By Friederike Uebel
As the creator of this artwork, I aimed to juxtapose the harsh reality of industrial agriculture with the gentler, sustainable practices of traditional farming. This piece serves as a stark reminder of the impact our choices have on biodiversity and the environment.
The centrepiece of the image is a museum exhibit, displaying various animals we still have today, but eerily labelled as extinct a century from now. The red deer, a species not currently critically endangered, is prominently featured. Its presence highlights the looming threat that industrial agriculture poses to flora and fauna. The exhibit is a forewarning, a projection of what might come if we continue on our current path.
Through the museum windows, the scene outside is twofold. On one side, a tractor sprays pesticides over a field under ominous grey clouds, symbolizing the destructive consequences of industrial farming. The pesticides, drifting like a toxic shroud, are a direct contributor to biodiversity loss and environmental degradation.
Contrasting this, the other side of the window shows people working the land with traditional methods. This ‘Window of Opportunity’ represents the potential for positive change. It suggests that by adopting sustainable practices, we can alter the trajectory of our future on Earth.
Through this artwork, I strive to evoke a sense of urgency and contemplation, encouraging viewers to reflect on the paths we tread and the legacy we wish to leave behind. It is both a warning and a beacon of hope, reminding us that the future of our planet rests in our hands.
Friederike is an artist, educator and visual storyteller. Her ‘Window of Opportunity’ artwork was created as part of an OU Open Societal Challenges funded project:
Tree Connections: Decarbonisation and Sustainable Food through the Arts (open.ac.uk)

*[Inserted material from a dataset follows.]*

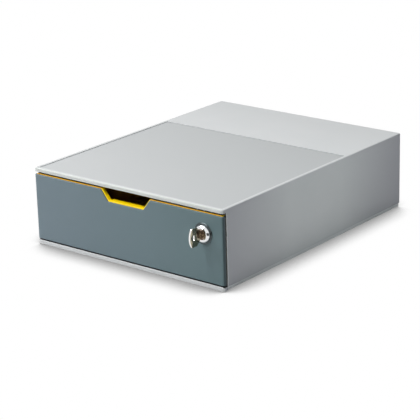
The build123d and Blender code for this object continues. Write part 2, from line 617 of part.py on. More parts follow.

The project investigated how the arts and artistic activities can help both secular and faith-based organisations communities reflect on issues connected with sustainable food.
Browse more links about Eco Art at The Open University:
Arts & Environment Blog Posts – The Open College of the Arts
Art and attitudes to the climate crisis | The Open University
Student work – Art & Ecology – The Open College of the Arts
Dr Maria Nita, who worked with the artist, adds:
Influential philosophers like Kant, Nietzsche and Wittgenstein talked about the role of art in making us better humans. For Kant, imagination was a bridge between rationality and judgement—a unique mode of aesthetic, reflective and moral cognition. Contemporary voices still debate whether art can improve us. Can art exert some form of moral influence on us? Can art develop our moral imagination so that we can ‘revalue’ the world and our experience? Can we ‘a re-imagine’ our relationships with other species through an artistic engagement with the climate crisis? In a lecture given in 1972 the Norwegian philosopher Arne Naess famously called for such a ‘re-imagining’ as he first distinguished between ‘shallow’ and ‘deep ecology’. Deep Ecology was concerned with fundamental questions about how humans needed to interact with and relate to everything around them. Friederike Uebel’s art is boldly calling us to a deep re-imagining of our ecological future.